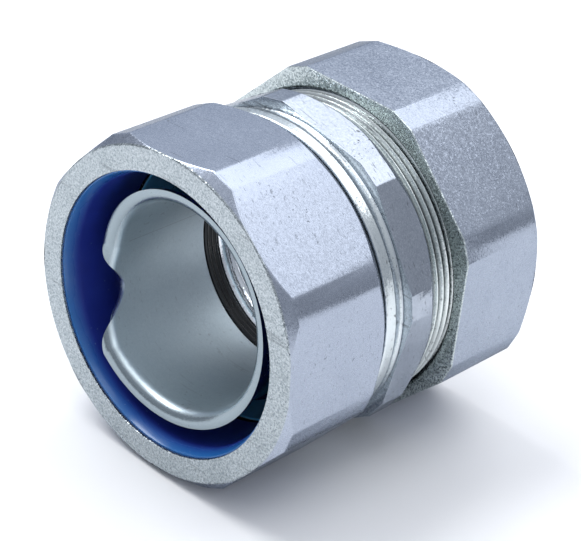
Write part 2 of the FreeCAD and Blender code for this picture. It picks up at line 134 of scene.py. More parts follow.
def softenEdges(piece, width, angle=28, segments=2, clamp=False):
    runModifier(piece, "BEVEL", width=width * mm, segments=segments, limit_method="ANGLE",
                angle_limit=math.radians(angle), use_clamp_overlap=clamp, miter_outer="MITER_ARC")


def drawOutline(name, corners):
    # a closed outline of (radius, station) corners in mm, drawn by extruding one vertex along it
    radius, station = corners[0]
    deselectAll()
    bpy.ops.mesh.primitive_plane_add(size=mm, location=(radius * mm, mouthY + station * mm, 0))
    piece = bpy.context.object
    piece.name = name
    editAll(piece)
    bpy.ops.mesh.merge(type="CENTER")
    for nextRadius, nextStation in corners[1:] + [corners[0]]:
        step = ((nextRadius - radius) * mm, (nextStation - station) * mm, 0)
        bpy.ops.mesh.extrude_vertices_move(TRANSFORM_OT_translate={"value": step})
        radius, station = nextRadius, nextStation
    leaveEdit()
    return settle(piece)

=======

**What to work on**
Output the listing above word for word.

**Solved problem**
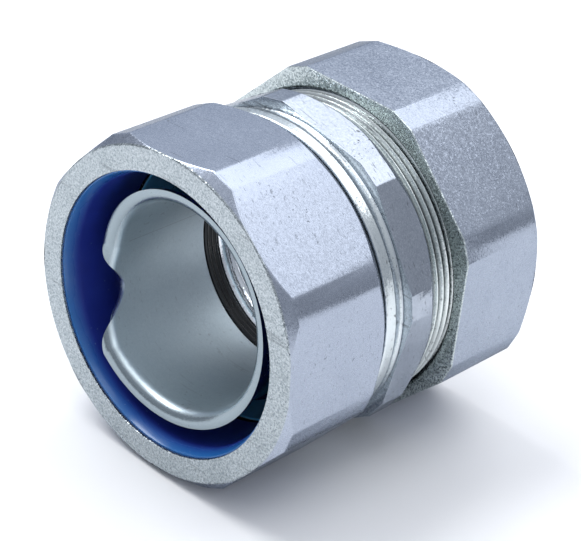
Write part 2 of the FreeCAD and Blender code for this picture. It picks up at line 134 of scene.py. More parts follow.
def softenEdges(piece, width, angle=28, segments=2, clamp=False):
    runModifier(piece, "BEVEL", width=width * mm, segments=segments, limit_method="ANGLE",
                angle_limit=math.radians(angle), use_clamp_overlap=clamp, miter_outer="MITER_ARC")


def drawOutline(name, corners):
    # a closed outline of (radius, station) corners in mm, drawn by extruding one vertex along it
    radius, station = corners[0]
    deselectAll()
    bpy.ops.mesh.primitive_plane_add(size=mm, location=(radius * mm, mouthY + station * mm, 0))
    piece = bpy.context.object
    piece.name = name
    editAll(piece)
    bpy.ops.mesh.merge(type="CENTER")
    for nextRadius, nextStation in corners[1:] + [corners[0]]:
        step = ((nextRadius - radius) * mm, (nextStation - station) * mm, 0)
        bpy.ops.mesh.extrude_vertices_move(TRANSFORM_OT_translate={"value": step})
        radius, station = nextRadius, nextStation
    leaveEdit()
    return settle(piece)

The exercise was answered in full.